Please start at the first line of the records beneath and quote each line exactly, ending with the line containing "return tuple(sum(p[k] for".
[Data supplied start]
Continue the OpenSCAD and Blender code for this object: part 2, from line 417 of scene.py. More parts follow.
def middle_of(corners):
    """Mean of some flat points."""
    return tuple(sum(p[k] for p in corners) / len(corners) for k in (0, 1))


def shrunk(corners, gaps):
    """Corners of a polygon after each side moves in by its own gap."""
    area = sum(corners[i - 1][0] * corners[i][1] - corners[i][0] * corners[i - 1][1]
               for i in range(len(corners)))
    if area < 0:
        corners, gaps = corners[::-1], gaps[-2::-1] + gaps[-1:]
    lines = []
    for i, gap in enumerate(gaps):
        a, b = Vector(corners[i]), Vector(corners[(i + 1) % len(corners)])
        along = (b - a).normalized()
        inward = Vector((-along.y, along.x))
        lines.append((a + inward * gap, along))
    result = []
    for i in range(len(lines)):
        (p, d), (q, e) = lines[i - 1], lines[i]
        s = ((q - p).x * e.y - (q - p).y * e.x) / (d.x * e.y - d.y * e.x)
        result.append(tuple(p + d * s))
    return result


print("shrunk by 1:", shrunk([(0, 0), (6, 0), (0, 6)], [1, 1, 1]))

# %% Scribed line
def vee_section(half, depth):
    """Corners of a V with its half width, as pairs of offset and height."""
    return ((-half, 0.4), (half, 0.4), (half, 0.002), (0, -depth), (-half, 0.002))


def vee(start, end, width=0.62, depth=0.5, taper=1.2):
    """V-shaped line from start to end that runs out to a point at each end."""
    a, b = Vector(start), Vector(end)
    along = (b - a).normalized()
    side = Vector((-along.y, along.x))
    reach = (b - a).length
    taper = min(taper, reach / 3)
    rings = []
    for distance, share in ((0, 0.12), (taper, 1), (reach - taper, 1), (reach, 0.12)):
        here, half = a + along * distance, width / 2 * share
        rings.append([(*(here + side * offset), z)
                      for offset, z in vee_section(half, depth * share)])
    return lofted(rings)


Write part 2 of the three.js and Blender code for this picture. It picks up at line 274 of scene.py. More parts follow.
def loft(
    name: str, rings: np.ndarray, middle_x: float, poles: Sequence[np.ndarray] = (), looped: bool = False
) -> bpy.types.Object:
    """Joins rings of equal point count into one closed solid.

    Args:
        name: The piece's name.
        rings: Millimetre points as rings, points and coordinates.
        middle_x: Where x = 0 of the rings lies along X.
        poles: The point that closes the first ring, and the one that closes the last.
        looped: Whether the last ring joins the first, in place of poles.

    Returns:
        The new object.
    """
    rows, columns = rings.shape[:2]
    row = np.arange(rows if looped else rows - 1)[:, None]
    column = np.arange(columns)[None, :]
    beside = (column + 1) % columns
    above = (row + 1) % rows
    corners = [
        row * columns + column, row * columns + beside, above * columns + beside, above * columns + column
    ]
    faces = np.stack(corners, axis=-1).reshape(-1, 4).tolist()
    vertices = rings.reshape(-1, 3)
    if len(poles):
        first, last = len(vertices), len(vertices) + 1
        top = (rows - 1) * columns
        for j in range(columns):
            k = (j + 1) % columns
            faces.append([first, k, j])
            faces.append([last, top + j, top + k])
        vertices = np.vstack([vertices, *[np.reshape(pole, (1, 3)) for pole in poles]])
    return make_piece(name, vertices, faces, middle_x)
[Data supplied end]
Result for this exercise:
Continue the OpenSCAD and Blender code for this object: part 2, from line 417 of scene.py. More parts follow.
def middle_of(corners):
    """Mean of some flat points."""
    return tuple(sum(p[k] for p in corners) / len(corners) for k in (0, 1))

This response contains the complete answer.